To that end, the plan calls for $4 billion toward the modernization of the transit system’s power substations.

The plan also includes accessibility improvements at at least 60 subway stations, a $7.1 billion project. The MTA agreed to make 95% of the city’s 472 subway stations accessible to riders in wheelchairs and other mobility devices after settling a pair of lawsuits in 2022.

By the agency’s own count, just 151 of those stations — or 32% — currently make the grade. MTA officials said the proposed funding would get that figure up to 50%.

The plan would also overhaul a slew of maintenance facilities, including the aging Livonia and 240th Street subway yards, and invest in repairs to bus depots as part of a move towards electrification.

The capital budget also puts $5.4 billion toward continuing to bring modern CBTC signalling to the subway system, $1.1 billion towards door-style replacements for the current fare arrays, and $2.75 billion to start the $5.5 billion Interborough Express light rail connecting Brooklyn and Queens.

In a statement, Hochul said her office would review the 2025-2029 proposal “and fight to secure as much funding as possible.

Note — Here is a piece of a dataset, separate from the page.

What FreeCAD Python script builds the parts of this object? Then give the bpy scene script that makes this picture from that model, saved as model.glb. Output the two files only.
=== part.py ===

“That includes pressuring Washington to deliver additional infrastructure dollars and working with our partners in the Legislature and City Hall to determine priorities and capacity during the upcoming budget negotiations,” she added.

MTA finance honcho Kevin Willens told reporters that the agency expects to partially fund the proposed budget through roughly $14 billion in federal grants, $13 billion in MTA-issued bonds, and $8 billion in total grants from the city and state governments.

That leaves $33 billion in funding yet to be identified.

Lieber said he had confidence that lawmakers in Albany would find a way to fund the program.

“We have to propose a capital plan that will serve New Yorkers; Albany has to resolve how to fund that capital program,” Lieber said.

“I believe that the players in Albany get that this is the lifeblood of the city’s economy,” he continued. “That’s why I’m optimistic, in spite of all the challenges.”